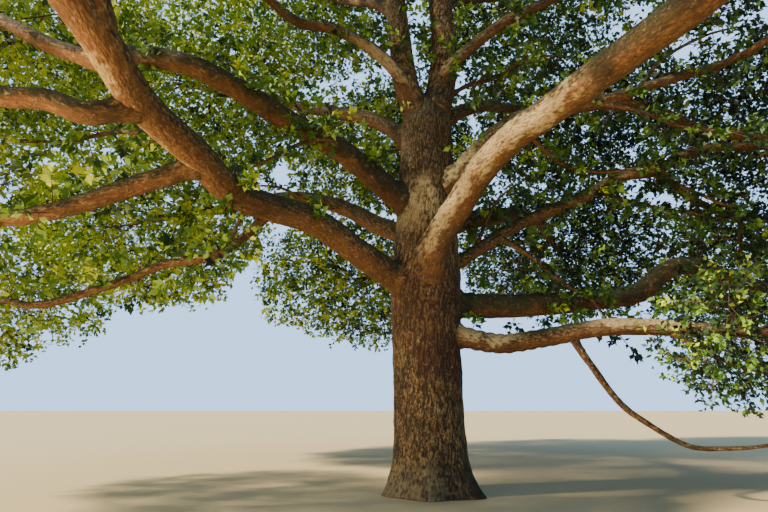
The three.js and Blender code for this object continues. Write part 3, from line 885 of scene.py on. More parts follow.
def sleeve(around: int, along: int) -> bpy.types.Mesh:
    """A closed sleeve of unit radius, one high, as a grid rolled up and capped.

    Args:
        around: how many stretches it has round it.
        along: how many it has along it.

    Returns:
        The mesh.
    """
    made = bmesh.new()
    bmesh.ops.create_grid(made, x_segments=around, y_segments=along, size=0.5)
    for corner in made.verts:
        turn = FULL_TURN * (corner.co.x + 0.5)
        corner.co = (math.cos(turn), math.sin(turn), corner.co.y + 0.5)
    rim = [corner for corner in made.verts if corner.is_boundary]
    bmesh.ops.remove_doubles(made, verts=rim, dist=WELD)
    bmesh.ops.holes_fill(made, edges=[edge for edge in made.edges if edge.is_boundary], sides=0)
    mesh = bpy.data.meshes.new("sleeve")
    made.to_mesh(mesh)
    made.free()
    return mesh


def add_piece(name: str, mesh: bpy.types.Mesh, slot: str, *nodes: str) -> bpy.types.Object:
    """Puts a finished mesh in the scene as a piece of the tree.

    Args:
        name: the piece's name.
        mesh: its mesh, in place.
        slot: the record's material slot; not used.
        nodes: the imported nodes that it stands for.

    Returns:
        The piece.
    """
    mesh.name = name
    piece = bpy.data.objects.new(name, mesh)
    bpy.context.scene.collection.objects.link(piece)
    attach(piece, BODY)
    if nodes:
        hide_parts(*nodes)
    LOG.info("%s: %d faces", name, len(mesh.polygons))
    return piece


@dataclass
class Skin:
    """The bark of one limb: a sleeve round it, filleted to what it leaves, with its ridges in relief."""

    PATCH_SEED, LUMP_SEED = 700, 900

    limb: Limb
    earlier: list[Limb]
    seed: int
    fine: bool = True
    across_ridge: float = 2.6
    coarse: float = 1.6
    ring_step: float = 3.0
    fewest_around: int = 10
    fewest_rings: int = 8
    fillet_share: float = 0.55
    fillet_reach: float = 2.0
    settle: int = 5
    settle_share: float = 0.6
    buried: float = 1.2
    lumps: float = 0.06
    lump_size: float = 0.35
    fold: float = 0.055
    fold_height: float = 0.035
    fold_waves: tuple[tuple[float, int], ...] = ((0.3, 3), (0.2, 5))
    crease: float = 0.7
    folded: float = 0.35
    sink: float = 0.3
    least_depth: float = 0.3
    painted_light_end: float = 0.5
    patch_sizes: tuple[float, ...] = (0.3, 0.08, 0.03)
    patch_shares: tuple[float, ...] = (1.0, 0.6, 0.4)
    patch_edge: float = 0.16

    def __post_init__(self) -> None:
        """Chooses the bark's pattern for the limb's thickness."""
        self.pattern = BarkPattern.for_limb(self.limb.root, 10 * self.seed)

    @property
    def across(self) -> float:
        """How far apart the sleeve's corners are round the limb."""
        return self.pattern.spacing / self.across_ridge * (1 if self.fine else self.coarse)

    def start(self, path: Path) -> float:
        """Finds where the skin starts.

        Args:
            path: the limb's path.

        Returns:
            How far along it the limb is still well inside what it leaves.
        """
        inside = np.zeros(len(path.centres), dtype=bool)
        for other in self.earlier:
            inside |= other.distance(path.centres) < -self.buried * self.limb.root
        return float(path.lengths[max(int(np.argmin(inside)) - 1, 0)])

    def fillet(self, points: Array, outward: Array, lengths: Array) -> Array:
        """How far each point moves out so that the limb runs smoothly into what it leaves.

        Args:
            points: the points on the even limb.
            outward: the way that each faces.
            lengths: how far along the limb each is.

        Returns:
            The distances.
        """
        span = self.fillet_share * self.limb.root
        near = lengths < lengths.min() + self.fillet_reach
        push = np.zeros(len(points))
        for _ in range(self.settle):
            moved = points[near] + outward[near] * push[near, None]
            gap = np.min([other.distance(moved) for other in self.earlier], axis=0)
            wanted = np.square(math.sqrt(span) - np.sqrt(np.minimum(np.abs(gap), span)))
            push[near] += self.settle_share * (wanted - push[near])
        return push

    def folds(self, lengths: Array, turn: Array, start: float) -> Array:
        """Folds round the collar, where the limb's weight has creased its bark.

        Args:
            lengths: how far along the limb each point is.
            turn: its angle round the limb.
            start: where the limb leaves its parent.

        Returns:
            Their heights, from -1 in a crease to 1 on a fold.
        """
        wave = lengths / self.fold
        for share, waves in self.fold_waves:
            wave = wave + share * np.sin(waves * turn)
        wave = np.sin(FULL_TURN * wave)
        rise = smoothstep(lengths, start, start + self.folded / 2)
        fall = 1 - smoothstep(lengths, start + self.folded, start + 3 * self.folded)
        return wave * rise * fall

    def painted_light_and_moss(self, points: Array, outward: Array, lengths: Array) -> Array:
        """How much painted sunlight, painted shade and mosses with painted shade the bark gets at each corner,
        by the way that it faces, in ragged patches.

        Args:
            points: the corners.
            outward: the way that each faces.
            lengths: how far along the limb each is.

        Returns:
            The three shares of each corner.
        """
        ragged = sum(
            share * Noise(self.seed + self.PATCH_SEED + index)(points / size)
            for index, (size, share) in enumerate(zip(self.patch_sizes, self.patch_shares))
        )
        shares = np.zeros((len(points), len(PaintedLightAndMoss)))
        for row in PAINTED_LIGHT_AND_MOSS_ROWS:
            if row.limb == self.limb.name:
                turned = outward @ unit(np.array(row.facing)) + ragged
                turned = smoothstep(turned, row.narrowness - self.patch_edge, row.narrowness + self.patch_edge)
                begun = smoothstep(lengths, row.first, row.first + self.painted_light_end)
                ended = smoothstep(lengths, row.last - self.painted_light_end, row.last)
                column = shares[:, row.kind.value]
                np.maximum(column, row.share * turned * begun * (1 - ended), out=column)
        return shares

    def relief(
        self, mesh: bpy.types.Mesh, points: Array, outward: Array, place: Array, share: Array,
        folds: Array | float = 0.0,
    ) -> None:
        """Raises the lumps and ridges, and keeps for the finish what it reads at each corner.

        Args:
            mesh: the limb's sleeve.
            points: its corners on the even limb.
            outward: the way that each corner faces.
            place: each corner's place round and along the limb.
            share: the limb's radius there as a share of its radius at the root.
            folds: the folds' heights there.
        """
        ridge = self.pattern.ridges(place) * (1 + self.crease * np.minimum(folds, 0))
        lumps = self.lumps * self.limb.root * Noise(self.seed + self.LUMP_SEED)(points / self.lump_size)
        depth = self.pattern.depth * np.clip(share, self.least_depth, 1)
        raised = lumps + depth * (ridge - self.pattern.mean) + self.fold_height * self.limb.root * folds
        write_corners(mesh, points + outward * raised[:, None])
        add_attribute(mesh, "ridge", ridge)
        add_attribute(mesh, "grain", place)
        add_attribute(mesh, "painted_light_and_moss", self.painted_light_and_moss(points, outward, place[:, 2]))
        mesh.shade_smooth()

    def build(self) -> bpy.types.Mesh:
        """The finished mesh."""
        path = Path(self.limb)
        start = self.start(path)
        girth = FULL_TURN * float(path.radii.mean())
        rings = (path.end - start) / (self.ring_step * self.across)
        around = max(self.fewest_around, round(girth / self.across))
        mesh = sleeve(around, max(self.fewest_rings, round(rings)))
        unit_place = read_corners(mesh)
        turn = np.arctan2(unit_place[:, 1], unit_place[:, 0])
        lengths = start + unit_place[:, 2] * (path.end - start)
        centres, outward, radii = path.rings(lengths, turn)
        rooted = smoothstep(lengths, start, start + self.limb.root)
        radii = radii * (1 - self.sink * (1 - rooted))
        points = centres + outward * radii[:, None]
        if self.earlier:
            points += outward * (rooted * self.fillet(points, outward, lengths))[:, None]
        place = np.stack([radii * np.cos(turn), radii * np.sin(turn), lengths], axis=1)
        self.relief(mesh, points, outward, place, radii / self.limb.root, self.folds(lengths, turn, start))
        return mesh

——

• **Work to complete**
Beginning with the line containing "hide_parts(*nodes)" and ending with the line containing "PATCH_SEED, LUMP_SEED = 700, 900", extract those lines exactly from the listing above, and only those.

• **The answer**
        hide_parts(*nodes)
    LOG.info("%s: %d faces", name, len(mesh.polygons))
    return piece


@dataclass
class Skin:
    """The bark of one limb: a sleeve round it, filleted to what it leaves, with its ridges in relief."""

    PATCH_SEED, LUMP_SEED = 700, 900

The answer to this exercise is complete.